Consequently, the first planetary gear 66 revolves while rotating on its own axis along the first internal gear 68. The revolution of the first planetary gear 68 is taken out as the rotation of the first carrier 67. The rotation of the first carrier 67 is transmitted to the second sun gear 70. As a result, the rotation which is outputted from the rotary shaft 64-2 is decelerated by the first stage planetary gear train, and is transmitted to the second sun gear 70 of the second stage planetary gear train.

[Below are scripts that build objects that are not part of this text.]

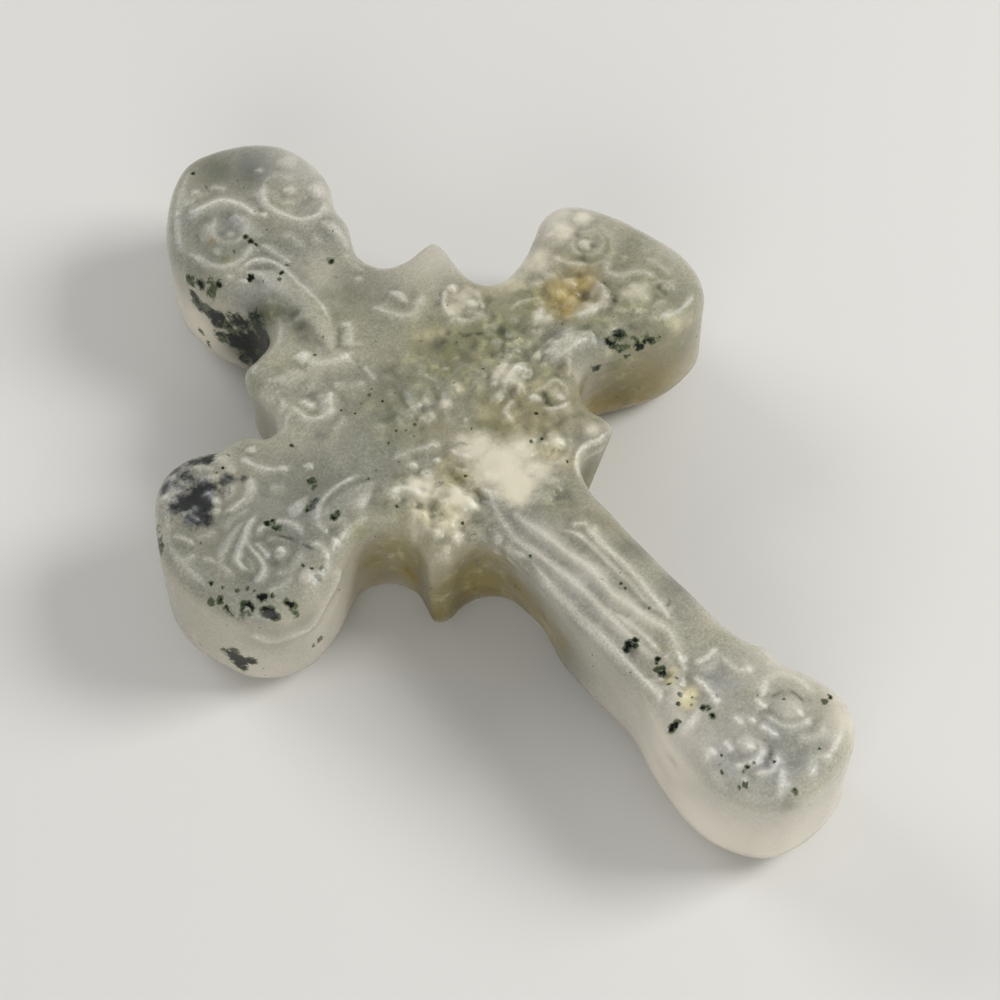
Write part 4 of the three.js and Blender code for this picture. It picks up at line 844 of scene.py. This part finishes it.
# Broad parts with a warm, faintly brown cast.
WARM = [
    (3.0, 2.0, 8.0, 9.0, 0.9), (15.0, 3.0, 5.0, 7.0, 1.0), (-6.0, -4.0, 4.0, 6.0, 1.3),
    (-3.9, -9.0, 4.0, 4.0, 1.0), (9.0, -2.0, 5.0, 5.0, 0.9), (-10.5, 0.7, 4.0, 4.0, 1.0),
    (13.0, 9.0, 6.0, 0.8), (1.5, -8.0, 9.0, 4.0, 0.5),
]
# Rough cream crusts with dark cracks.
CRUSTS = [
    (-3.9, -10.8, 4.0, 0.8, 0.7), (-3.9, -12.0, 4.6, 0.6, 0.5), (-2.2, -24.3, 0.6, 1.3),
    (-1.6, -23.9, 0.6, 1.3), (-2.0, -22.3, 0.4, 1.1), (-1.5, -22.0, 0.35, 1.0),
    (-3.2, 0.3, 0.6, 0.4), (-5.2, -2.6, 1.3, 0.55), (-6.3, -1.4, 1.0, 0.5), (-3.3, -0.6, 0.8, 0.5),
    (4.1, -3.2, 0.8, 0.6), (6.8, 1.9, 0.7, 0.6), (3.7, 10.5, 0.5, 0.5), (2.2, 5.4, 0.5, 0.6),
    (2.4, 2.6, 0.6, 0.5), (5.7, 6.0, 0.9, 0.4), (4.3, -4.6, 0.7, 0.5),
]
# Green haze with pale flakes in it.
GREENS = [
    (-3.8, 19.6, 1.0, 0.9), (-3.6, 25.4, 0.5, 0.6), (-10.4, 0.8, 0.8, 0.8), (14.7, 5.6, 0.7, 0.9),
    (19.6, 2.4, 0.6, 0.9), (19.5, 8.0, 3.0, 0.4), (14.0, 1.0, 3.0, 0.6), (18.5, 0.5, 9.5, 2.5, 0.6),
    (3.5, 8.0, 4.0, 0.8), (7.5, 6.5, 3.5, 0.95), (11.5, 7.8, 2.5, 0.9), (-3.0, 6.0, 3.5, 0.45),
    (7.0, 1.5, 2.2, 0.7), (4.0, -2.5, 1.8, 0.6), (-4.8, -0.8, 3.2, 0.7), (-2.6, -0.2, 1.4, 1.0),
    (-1.8, -1.8, 0.8, 0.8), (17.5, 2.5, 2.5, 0.6), (17.0, 8.5, 1.8, 0.5), (2.5, 2.0, 2.5, 0.6),
    (0.8, 0.6, 0.8, 0.6), (8.9, 10.2, 0.7, 0.8), (0.0, 17.0, 3.0, 0.3), (14.5, 3.5, 1.8, 0.6),
    (9.5, -1.8, 7.0, 3.0, 0.8), (-8.5, -1.0, 7.0, 3.0, 0.7), (-6.2, 15.2, 1.0, 0.5),
    (-8.7, 15.8, 0.9, 0.5), (-5.5, -5.0, 5.0, 3.5, 0.9), (1.5, -6.0, 1.8, 0.5),
    (13.0, 3.6, 1.5, 0.5),
]
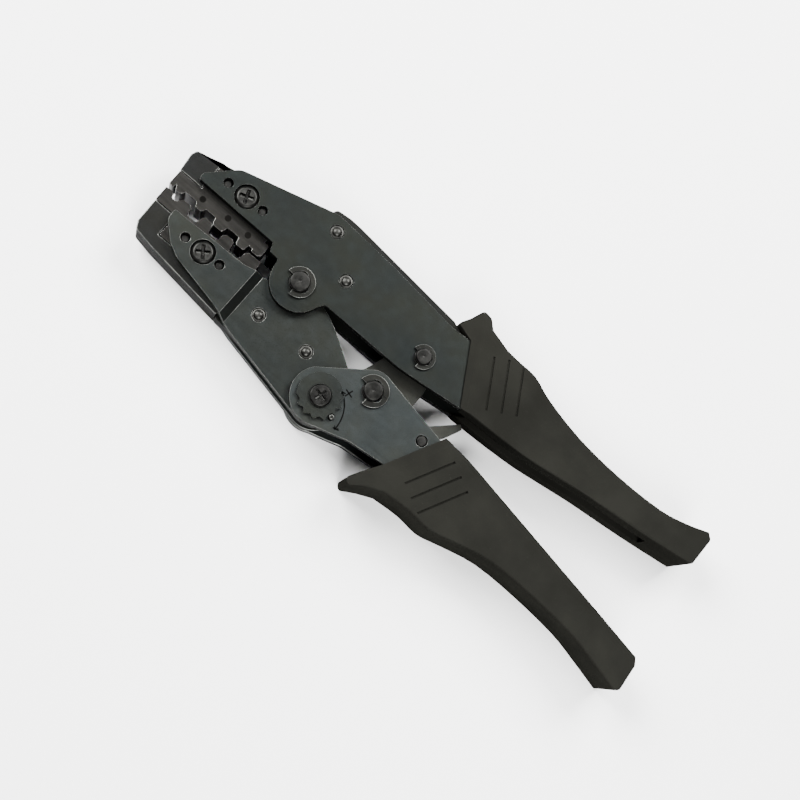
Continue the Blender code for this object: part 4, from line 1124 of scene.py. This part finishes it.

The rotation of the second sun gear 70 rotates the second planetary gears 71 on its own axis. Since the second carrier 72 supporting the plurality of second planetary gears 71 is fixed to the motor case 76 of the axial type motor, the second planetary gears 71 do not revolve, but only rotate on their axes. By the rotation of the second planetary gears 71, the second internal gear 73 formed at the traveling drive sprocket 75 rotates, and drives the track shoe 77 which is meshed with the traveling drive sprocket 75. As a result, the rotation outputted from the rotary shaft 64-2 is decelerated by the first stage planetary gear train, and after it is further decelerated by the second stage planetary gear train, it drives the traveling drive sprocket 75. After the traveling sprocket 75 is driven, the first internal gear 68 integrated with the second internal gear 73 also rotates in a rotating direction of the traveling drive sprocket 75.
However, the axial type motor with the speed reducer with the above-described constitution is long in the length in an axial direction. In addition, in the axial type motor, the speed reduction ratio in the first stage planetary gear train generally has to be made large to perform high-speed rotation, and therefore there arises the problem that the placement constitution of the planetary gear train is limited.